Beware of Bob Johnsons

I haven't mentioned it lately but I continue to get 2-5 calls per day from folks who want to remodel my home, solarize my home, paint my home or even sell my home. Somehow, I got on a list that someone sells of homeowners and I've given up asking the callers where they got my number because none of them seem to have a clue. They got it from someone who got it from someone who got it from someone…

A few of these people sound like actual contractors who are desperate for new business. Most, I suspect, are people who have almost nothing to do with the outfit for which they are fronting. Once, I asked a caller who claimed to be with a contracting company if their firm did refractory zone compliance work and he said, "Yes, we're very experienced in that," even though I made that term up.

For the most part, I feel like the caller is someone who's outta work — probably way outta work — and who answered an ad somewhere that said, "You can make up to $2000 a week." What that means is that they're handed a list of phone prospects, possibly as part of a piece of software that does the dialing for them, and they're given a script to read…and then they call strangers cold. If one of those cold strangers is willing to let a sales person come over to give an estimate, and if that sales person lands a sale then the caller gets a commission on the deal.

Theoretically, those commissions could add up to $2000 a week or whatever number is promised in the recruitment ads…but I'll bet they never do. I'll bet a lot of those callers do the job for a week or two, realize it's never going to yield any real bucks and then go try to find something else.

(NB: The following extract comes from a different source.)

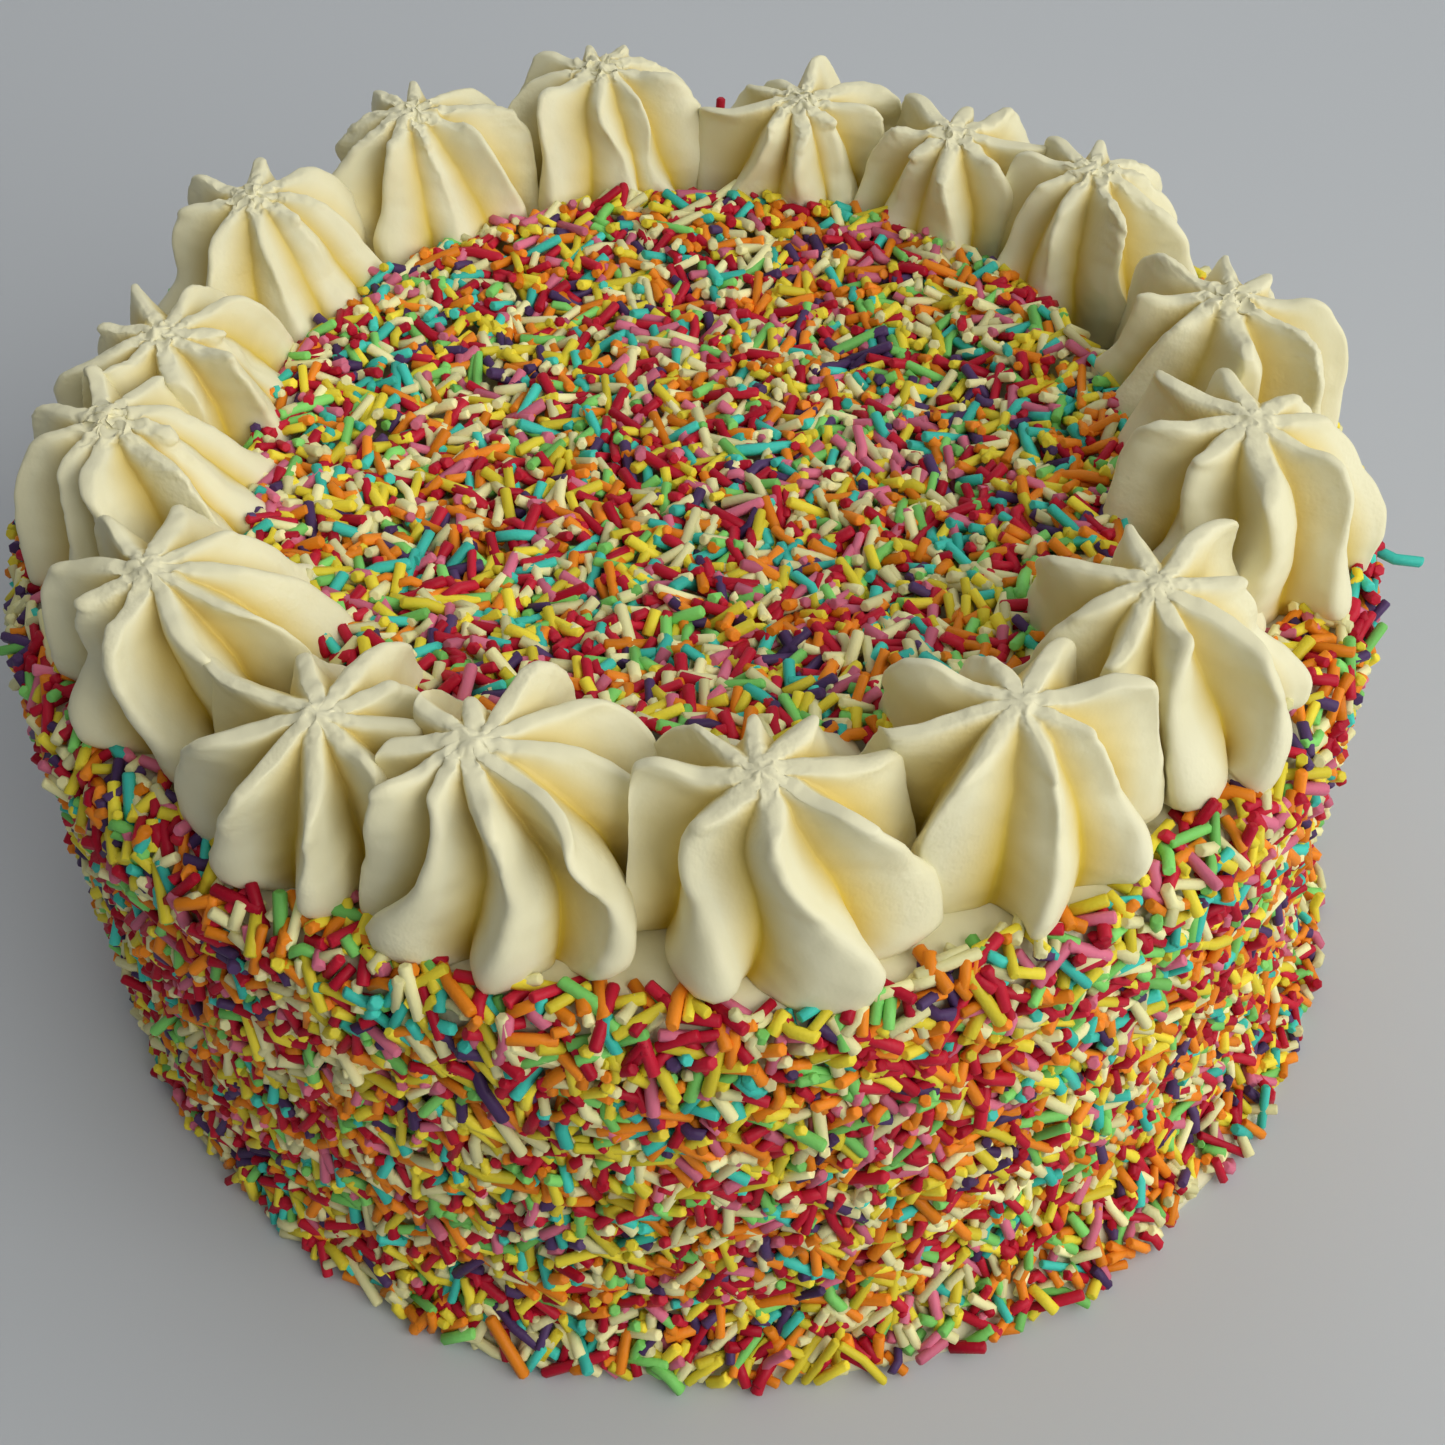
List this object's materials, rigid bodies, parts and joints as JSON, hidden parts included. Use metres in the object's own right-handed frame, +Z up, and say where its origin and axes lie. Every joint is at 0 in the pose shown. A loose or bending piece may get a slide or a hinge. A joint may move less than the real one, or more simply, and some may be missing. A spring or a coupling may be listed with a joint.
{
  "type": "celebration cake",
  "caption": "Round, uncut celebration cake: buttercream wall and top coated in mixed sugar strands, with a ring of star-piped buttercream rosettes round the rim.",
  "frame": {"origin": "centre of the cake's flat underside", "axes": "+Z up through the cake's middle, -Y towards the front as it is seen, +X to the right"},
  "size_m": [0.2245, 0.2242, 0.1128],
  "materials": {
    "strand_coated_buttercream": "matte buttercream under a dense coat of waxy sugar strands in mixed colours",
    "buttercream": "smooth, soft cream with a faint sheen"
  },
  "bodies": {
    "root": {"cake": "strand_coated_buttercream", "rosette_01": "buttercream", "rosette_02": "buttercream", "rosette_03": "buttercream", "rosette_04": "buttercream", "rosette_05": "buttercream", "rosette_06": "buttercream", "rosette_07": "buttercream", "rosette_08": "buttercream", "rosette_09": "buttercream", "rosette_10": "buttercream", "rosette_11": "buttercream", "rosette_12": "buttercream", "rosette_13": "buttercream", "rosette_14": "buttercream", "rosette_15": "buttercream", "rosette_16": "buttercream"}
  },
  "joints": []
}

I generally feel sorry for them on an individual basis but not on a collective one. Sometimes, I tell one, "You know, if I was interested in this, I would have said yes to one of the ninety people who've called in the last few weeks reading me the exact same sales pitch." When I say this, I often hear a little sad sigh that suggests to me the caller is thinking, "Jeez…I didn't realize these people have already turned this down so many times."

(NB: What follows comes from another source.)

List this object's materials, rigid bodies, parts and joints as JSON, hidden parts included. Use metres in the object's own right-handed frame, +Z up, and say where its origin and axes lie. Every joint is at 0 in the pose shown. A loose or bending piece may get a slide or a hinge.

The real annoying ones though are the ones reading scripts that suggest we have had a prior relationship and I asked them to call. One such caller phoned here around Noon yesterday…

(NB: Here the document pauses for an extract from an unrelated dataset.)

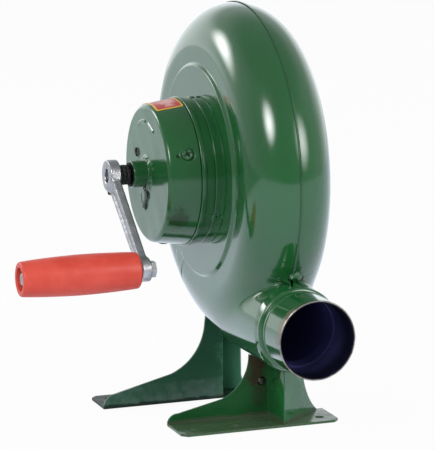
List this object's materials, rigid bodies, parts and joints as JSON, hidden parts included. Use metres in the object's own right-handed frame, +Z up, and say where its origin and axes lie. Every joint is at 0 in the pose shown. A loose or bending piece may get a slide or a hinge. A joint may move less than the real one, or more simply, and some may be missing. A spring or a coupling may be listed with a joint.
{
  "type": "hand crank forge blower",
  "caption": "Hand cranked centrifugal blower with a round pressed housing, geared crank, round side outlet and two folded sheet feet.",
  "frame": {"origin": "middle of the whole object's underside, on the ground", "axes": "+X out of the outlet, +Y along the fan shaft from the crank to the air inlet, +Z up"},
  "size_m": [0.2604, 0.225, 0.2854],
  "materials": {
    "green_enamel": "high gloss dark green enamel",
    "zinc_steel": "zinc plated",
    "dark_steel": "blackened",
    "gear_steel": "turned and greased",
    "sheet_steel": "plain sheet",
    "bronze": "turned",
    "black_collar": "matt black",
    "cast_aluminium": "rough cast",
    "red_plastic": "moulded orange-red",
    "label_paper": "blank red sticker with a yellow edge"
  },
  "bodies": {
    "housing": {"housing_front": "green_enamel", "housing_back": "green_enamel", "outlet_sleeve": "green_enamel", "inlet_guard": "green_enamel", "inlet_guard_screws": "zinc_steel", "gear_base": "green_enamel", "gear_cover": "green_enamel", "gear_base_screws": "zinc_steel", "gear_base_nuts": "zinc_steel", "gear_cover_screws": "green_enamel", "gear_base_rivets": "green_enamel", "label_plate": "label_paper", "fan_bush": "bronze", "crank_bush": "bronze", "lay_axle": "gear_steel", "front_foot": "green_enamel", "rear_foot": "green_enamel", "foot_lug": "green_enamel", "foot_screw": "zinc_steel", "foot_nut": "zinc_steel"},
    "crank": {"crank_shaft": "gear_steel", "crank_gear": "gear_steel", "crank_collar": "black_collar", "crank_arm": "cast_aluminium", "crank_set_screw": "dark_steel", "handle_bolt": "zinc_steel", "handle_washer": "zinc_steel", "handle_nut": "zinc_steel"},
    "lay_gears": {"lay_pinion": "gear_steel", "lay_gear": "gear_steel"},
    "fan": {"fan_shaft": "gear_steel", "fan_pinion": "gear_steel", "fan_spacer": "gear_steel", "impeller_hub": "gear_steel", "impeller_disc": "sheet_steel", "impeller_rivets": "zinc_steel", "impeller_washer": "zinc_steel", "impeller_nut": "zinc_steel", "impeller_blade_1": "sheet_steel", "impeller_blade_2": "sheet_steel", "impeller_blade_3": "sheet_steel", "impeller_blade_4": "sheet_steel", "impeller_blade_5": "sheet_steel", "impeller_blade_6": "sheet_steel", "impeller_blade_7": "sheet_steel", "impeller_blade_8": "sheet_steel"},
    "grip": {"handle_grip": "red_plastic"}
  },
  "joints": [
    {"name": "crank_turn", "type": "hinge", "parent": "housing", "child": "crank", "pos_m": [-0.0138, -0.02593, 0.169], "axis": [0, 1, 0], "continuous": true},
    {"name": "lay_spin", "type": "hinge", "parent": "housing", "child": "lay_gears", "pos_m": [-0.03479, 0.01667, 0.18063], "axis": [0, 1, 0], "continuous": true},
    {"name": "fan_spin", "type": "hinge", "parent": "housing", "child": "fan", "pos_m": [-0.0138, 0.04913, 0.169], "axis": [0, 1, 0], "continuous": true},
    {"name": "grip_spin", "type": "hinge", "parent": "crank", "child": "grip", "pos_m": [0.05406, -0.07147, 0.11617], "axis": [0, 1, 0], "continuous": true}
  ],
  "couplings": [
    {"joint": "lay_spin", "follows": "crank_turn", "ratio": -3},
    {"joint": "fan_spin", "follows": "crank_turn", "ratio": 9}
  ]
}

HIM: Good day, Mr. Evanier. This is Bob Johnson with the Home Repair Center calling again. You spoke with me last year and you asked me to call you back in September because you said you'd be ready to do some work on your home…

ME: No, I didn't speak to you. You're lying.

HIM: Well, I spoke to someone there. Is there another Mr. Evanier?

ME: Not this side of the Mississippi.

HIM: Well, I spoke to someone there. We're working in your area so if it's all right with you, I'll stop in shortly and give you that free estimate we spoke about.

ME: You mean the one we didn't speak about. No, you may not stop in. We never spoke about a free estimate and I don't need any work done.

HIM: I'll be by shortly. Goodbye.

And that was the call. Ninety minutes later, a man came to my door. He was not Bob Johnson — I doubt Bob Johnson was even Bob Johnson — but he stood ready to give me my free estimate on whatever it was his company could do for me. When I told him I didn't need any work done and had not said I did, he got a bit perturbed…

THIS GUY: Then why did you ask to have us come by and give you a free estimate?

ME: I didn't. I told the man on the phone not to come by.

THIS GUY: He told me you did.

ME: He lied to you the same way he lied to me when he claimed we'd spoken before and I'd asked him to call. He probably also lied about his name being Bob Johnson. Hey, how many Bob Johnsons do you have making these calls?

THIS GUY: A few. I don't know. Look, I'm sorry about that but I am a good contractor. While I'm here, is there any work you need done around here? I'd be glad to put in a bid on it.

ME: I have some work but I also have a good contractor. I have a guy who's worked for me for years and I trust him and he doesn't have a single lying Bob Johnson working on his behalf.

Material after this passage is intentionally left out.